The Herald has confirmed the proposed Metro West rail line, to run from Westmead through Parramatta to the CBD, is to include a stop at Martin Place. The underground station would also be linked to Wynyard, creating new walkways and retail opportunities under the city.
Under the plans, pedestrians would be able to travel on a covered walkway from the east of the CBD at Barangaroo to Wynyard using the 180-metre Wynyard Walk, and from Wynyard to the city’s historic financial core at Martin Place.
It is understood the main CBD interchange for the Metro West rail line would be at Martin Place. At Martin Place, travellers could change for the T4 Eastern Suburbs and Illawarra Line, as well as the City and Southwest Metro from Chatswood to Sydenham, which is currently under construction.
But an unpaid concourse would extend to Wynyard. This would give travellers on the Metro West the change to interchange for the City Circle line, as well as the T1 Western and North Shore lines.

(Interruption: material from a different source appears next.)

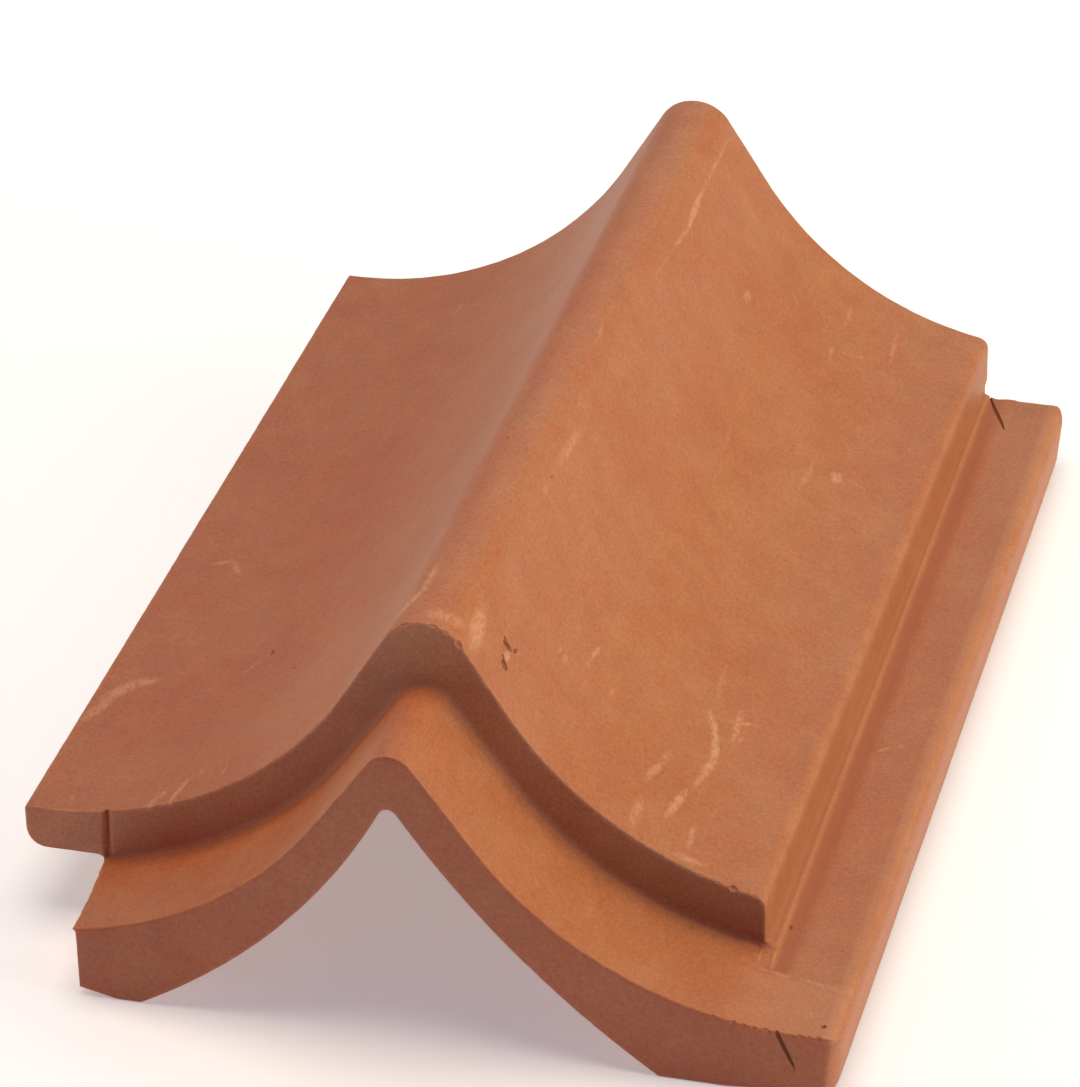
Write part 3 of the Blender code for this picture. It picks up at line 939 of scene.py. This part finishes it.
def easedOf(tree, value, low, high, top=1):
    values = {"Value": value, "From Min": low, "From Max": high, "To Max": top}
    return addNode(tree, "MapRange", values, interpolation_type="SMOOTHSTEP").outputs[0]


def blendOf(tree, share, first, second):
    values = {0: share, 6: first, 7: second}
    return addNode(tree, "Mix", values, data_type="RGBA").outputs[2]


def scaledOf(tree, colour, share):
    return addNode(tree, "VectorMath", {0: colour, "Scale": share}, operation="SCALE").outputs[0]


def vectorOf(tree, operation, first, second):
    return addNode(tree, "VectorMath", {0: first, 1: second}, operation=operation).outputs[0]


def attributeOf(tree, name):
    return addNode(tree, "Attribute", attribute_name=name).outputs["Fac"]


def paint(colour):
    return (*colour, 1)


def startMaterial(material):
    # The material's tree and shader, and places in millimetres.
    material.use_nodes = True
    tree = material.node_tree
    spot = addNode(tree, "TexCoord").outputs["Object"]
    return tree, tree.nodes["Principled BSDF"], vectorOf(tree, "MULTIPLY", spot, (1000, 1000, 1000))


def addBump(tree, shader, height, distance):
    bump = addNode(tree, "Bump", {"Height": height, "Distance": distance, "Strength": 1})
    tree.links.new(bump.outputs[0], shader.inputs["Normal"])


def finishBroken(material):
    # The darker, coarser clay inside pits and cracks.
    tree, shader, place = startMaterial(material)
    grain = noiseOf(tree, place, *clayNoises["broken"])
    shade = variedOf(tree, 1, grain, shadeSwings["broken"])
    tree.links.new(scaledOf(tree, clay["broken"], shade), shader.inputs["Base Color"])
    shader.inputs["Roughness"].default_value = clay["brokenRoughness"]
    addBump(tree, shader, grain, clay["brokenBump"])


def mottled(tree, noise):
    # The clay's own colour with its patches, drag marks and specks.
    patches = mathOf(tree, "MULTIPLY", noise["broad"], 0.5)
    patches = mathOf(tree, "MULTIPLY_ADD", noise["patches"], 0.5, patches)
    ramp = addNode(tree, "ValToRGB", {0: patches})
    stops = ramp.color_ramp.elements
    stops.new(0.5)
    for stop, position, colour in zip(stops, clay["colourStops"], clay["colours"]):
        stop.position = position
        stop.color = paint(colour)
    shade = variedOf(tree, 1, noise["spots"], shadeSwings["spots"])
    shade = variedOf(tree, shade, noise["drag"], shadeSwings["drag"])
    specks = variedOf(tree, 0, noise["grain"], shadeSwings["grain"])
    specks = variedOf(tree, specks, noise["sand"], shadeSwings["sand"])
    colour = scaledOf(tree, ramp.outputs[0], shade)
    return vectorOf(tree, "ADD", colour, scaledOf(tree, clay["speck"], specks))


def wearAndPaintedLight(tree, colour, noise):
    # Painted shade in the hollows, and paler arrises that are partly wear and partly a painted
    # highlight.
    # Painted shade: the hollows are darkened.
    hollow = mathOf(tree, "MULTIPLY", attributeOf(tree, "hollow"), clay["hollowShare"])
    colour = blendOf(tree, hollow, colour, paint(clay["hollow"]))
    # Paler arrises: partly wear, partly a painted highlight.
    spotted = easedOf(tree, noise["spots"], *clay["arrisShare"])
    arris = mathOf(tree, "MULTIPLY", attributeOf(tree, "arris"), spotted)
    return blendOf(tree, arris, colour, paint(clay["arris"]))


def lined(tree, colour, axes):
    # A painted highlight along the cove's foot, and painted shade in the gutter beside it.
    across, lengthwise, height = axes
    foot = surfaceForm["coveFootX"] * 1000
    middle, half = clayZones["ledge"]
    level = mathOf(tree, "COMPARE", height, ledgeZ * 1000 + middle, half)
    behind = mathOf(tree, "GREATER_THAN", lengthwise, surfaceForm["mitre"][1] * 1000)
    fromFoot = mathOf(tree, "SUBTRACT", across, foot)
    # Painted highlight along the cove's foot.
    line = mathOf(tree, "ABSOLUTE", fromFoot)
    line = mathOf(tree, "MULTIPLY_ADD", line, clay["footLineFade"], 1, clamp=True)
    line = productOf(tree, line, level, behind, clay["footLineShare"])
    colour = blendOf(tree, line, colour, paint(clay["arris"]))
    # Painted shade in the gutter beside the foot.
    sides = [easedOf(tree, fromFoot, *clayZones[side]) for side in ("gutterInner", "gutterOuter")]
    paintedGutterShade = productOf(tree, *sides, level, behind, clay["gutterShare"])
    return blendOf(tree, paintedGutterShade, colour, paint(clay["gutter"]))


def scuffsAndPaintedHighlights(tree, colour, axes, noise):
    # A pale zone at the corner, painted highlights on the rim and the upright side's foot, and the
    # scuffs.
    across, lengthwise, height = axes
    zones = clayZones
    upright = mathOf(tree, "COMPARE", across, tileForm["stepX"] * 1000, zones["uprightReach"])
    contrast, shift = zones["scuffContrast"]
    broken = mathOf(tree, "MULTIPLY_ADD", noise["scuff"], contrast, shift)
    strokes = mathOf(tree, "MULTIPLY", attributeOf(tree, "scuff"), broken)
    pale = [
        productOf(tree, easedOf(tree, across, *zones["cornerAcross"]),
                  easedOf(tree, lengthwise, *zones["cornerBehind"]),
                  mathOf(tree, "GREATER_THAN", height, zones["cornerAbove"]),
                  easedOf(tree, lengthwise, *zones["cornerFront"])),
        # painted highlight on the ledge's rim
        productOf(tree, easedOf(tree, across, *zones["rimInner"]),
                  easedOf(tree, across, *zones["rimOuter"]),
                  easedOf(tree, height, *zones["rimHeight"])),
        # painted highlight on the upright side's foot
        productOf(tree, upright, easedOf(tree, height, *zones["uprightTop"]),
                  easedOf(tree, height, *zones["uprightFoot"])),
        easedOf(tree, strokes, *zones["scuffFade"]),
    ]
    for share in pale:
        colour = blendOf(tree, share, colour, paint(clay["scuff"]))
    return colour


def paintedLightAndShade(tree, colour, axes):
    # Painted shade on the end faces and the left wing, and painted light and shade on the shoulder's
    # face.
    across, lengthwise, height = axes
    zones = clayZones
    # Painted shade on the end faces.
    ends = [backY * 1000 + limit for limit in zones["cutEnd"]]
    endShade = easedOf(tree, mathOf(tree, "ABSOLUTE", lengthwise), *ends)
    colour = blendOf(tree, endShade, colour, vectorOf(tree, "MULTIPLY", colour, clay["cutEnd"]))
    # Painted shade on the left wing.
    left = easedOf(tree, across, *zones["leftWing"])
    colour = blendOf(tree, left, colour, vectorOf(tree, "MULTIPLY", colour, clay["leftWing"]))
    # Painted light on the shoulder's face at the left, painted shade at the right.
    sides = [paint(side) for side in clay["stepFace"]]
    tint = blendOf(tree, easedOf(tree, across, *zones["stepSides"]), *sides)
    fromStep = mathOf(tree, "ABSOLUTE", mathOf(tree, "SUBTRACT", lengthwise, shoulderY * 1000))
    onStep = productOf(tree, easedOf(tree, fromStep, *zones["stepDepth"]),
                       easedOf(tree, across, *zones["stepAcross"]),
                       easedOf(tree, height, *zones["stepHeight"]))
    return blendOf(tree, onStep, colour, vectorOf(tree, "MULTIPLY", colour, tint))


def reliefOf(tree, noise):
    # The heights of the fine grain, in millimetres.
    relief = 0
    for name, height in clay["heights"].items():
        relief = mathOf(tree, "MULTIPLY_ADD", noise[name], height / clay["noiseSwing"], relief)
    return relief


def finishClay(material):
    tree, shader, place = startMaterial(material)
    axes = addNode(tree, "SeparateXYZ", {0: place}).outputs
    noise = {name: noiseOf(tree, place, *clayNoises[name]) for name in clayNoises if name != "broken"}
    colour = mottled(tree, noise)
    colour = wearAndPaintedLight(tree, colour, noise)
    colour = lined(tree, colour, axes)
    colour = scuffsAndPaintedHighlights(tree, colour, axes, noise)
    colour = paintedLightAndShade(tree, colour, axes)
    tree.links.new(colour, shader.inputs["Base Color"])
    rough = variedOf(tree, clay["roughness"], noise["spots"], clay["roughnessSwing"])
    tree.links.new(rough, shader.inputs["Roughness"])
    addBump(tree, shader, reliefOf(tree, noise), 0.001)


finishClay(terracotta)
finishBroken(brokenClay)
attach(tile, "root")
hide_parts("ridge_tile")
print("clay finished")

# Each lamp has a direction, a power in watts and a colour; all are discs that face the tile.
studio = {
    "distance": 2.0,
    "size": 1.5,
    "aim": (0, 0, 0.05),
    "floor": (0.86, 0.88, 0.95),
    "floorSize": 8,
    "floorRoughness": 0.9,
    "floorGlow": 0.3,
    "air": (0.030, 0.027, 0.150),
    "lamps": {
        "rightLow": ((1, 0, 0.35), 19.5, (1, 1, 0.66)),
        "rightBack": ((0.7, 0.7, 0.7), 7.0, (1, 0.6, 0.1)),
        "top": ((0, 0, 1), 25.0, (1, 0.83, 0.62)),
        "left": ((-1, 0, 0.7), 11.0, (1, 0.75, 0.31)),
        "back": ((0, 1, 0.6), 5.0, (0, 1, 1)),
        "leftBack": ((-0.7, 0.7, 0.7), 3.5, (0.15, 0.8, 1)),
    },
}


def addLamp(name, direction, power, colour):
    towards = Vector(direction).normalized()
    data = bpy.data.lights.new(name, "AREA")
    data.shape = "DISK"
    data.size = studio["size"]
    data.energy = power
    data.color = colour
    lamp = bpy.data.objects.new(name, data)
    lamp.location = Vector(studio["aim"]) + towards * studio["distance"]
    lamp.rotation_euler = towards.to_track_quat("Z", "Y").to_euler()
    bpy.context.scene.collection.objects.link(lamp)


deselectAll()
bpy.ops.mesh.primitive_plane_add(size=studio["floorSize"])
floor = bpy.context.active_object
floor.name = "floor"
paper = bpy.data.materials.new("paper")
paper.use_nodes = True
paperLook = {
    "Base Color": paint(studio["floor"]),
    "Roughness": studio["floorRoughness"],
    "Emission Color": (1, 1, 1, 1),
    "Emission Strength": studio["floorGlow"],
}
for key, value in paperLook.items():
    paper.node_tree.nodes["Principled BSDF"].inputs[key].default_value = value
floor.data.materials.append(paper)
for name, (direction, power, colour) in studio["lamps"].items():
    addLamp(name, direction, power, colour)
world = bpy.data.worlds.new("studio")
bpy.context.scene.world = world
world.use_nodes = True
air = world.node_tree.nodes["Background"]
air.inputs["Color"].default_value = paint(studio["air"])
air.inputs["Strength"].default_value = 1
bpy.context.scene.view_settings.view_transform = "Standard"
print("studio lit")

cameraView = {
    "place": (0.39389, -1.44953, 0.97533),
    "towards": (-0.227449, 0.823215, -0.520177),
    "roll": 1.36,
    "lens": 174.87,
}


def addCamera():
    lookAlong = Vector(cameraView["towards"])
    level = lookAlong.cross(Vector((0, 0, 1))).normalized()
    down = lookAlong.cross(level)
    roll = math.radians(cameraView["roll"])
    imageRight = math.cos(roll) * level + math.sin(roll) * down
    imageDown = math.cos(roll) * down - math.sin(roll) * level
    data = bpy.data.cameras.new("camera")
    data.lens = cameraView["lens"]
    camera = bpy.data.objects.new("camera", data)
    bpy.context.scene.collection.objects.link(camera)
    turned = Matrix((imageRight, -imageDown, -lookAlong)).transposed().to_4x4()
    camera.matrix_world = Matrix.Translation(cameraView["place"]) @ turned
    bpy.context.scene.camera = camera


addCamera()
deselectAll()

The number and location of stations on the Metro West project has not been finalised. The government has committed to stations at Westmead, Parramatta, Olympic Park, the Bays Precinct around Rozelle, and at an unspecified location in the CBD. But it is also considering interim locations, including potential stops at Pyrmont and Kings Bay.
In the longer term, the government has also said it would “safeguard the ability” to extend the Metro West project to the west to an airport at Badgerys Creek, and through to the eastern suburbs, via Zetland.
Geotechnical drilling has already started in Zetland. The prospect of the sale of the Long Bay prison complex has also generated speculation the line could be extended to Malabar.
Martin Place railway station was cordoned off for much of the weekend after a gas leak caused by an excavator.
Photo: AAPThe stop locations, as well as the timing and funding of the Metro West project, are a matter of political debate. The Transport Minister, Andrew Constance, has said he would like to see a sub 20-minute journey from Parramatta to the CBD. Labor’s transport spokeswoman, Jodi McKay, has said she is not wedded to the 20-minute travel time, and would like to see a Sydney University stop considered.
The state government ear-marked $3 billion in last month’s budget for the project, but has said it would not be finished until late next decade. There is, however, a large project team already at work on the scheme, and there is a good chance the state or federal government could promise to accelerate work on the line ahead of coming elections.
The federal Labor opposition has committed $3 billion to the project, one of the main justifications for which is the need to relieve pressure on the existing T1 Western Line.
Fitting another rail tunnel under the city is a difficult exercise; the new line would need to traverse building basements, as well as the underground Eastern Suburbs and Illawarra Line, and the tunnels being built for the City and Southwest metro project.
The risk and complexity of construction in the CBD was highlighted over the weekend when an excavator on the City and Southwest project hit a gas main in Martin Place, forcing a prolonged evacuation of the area.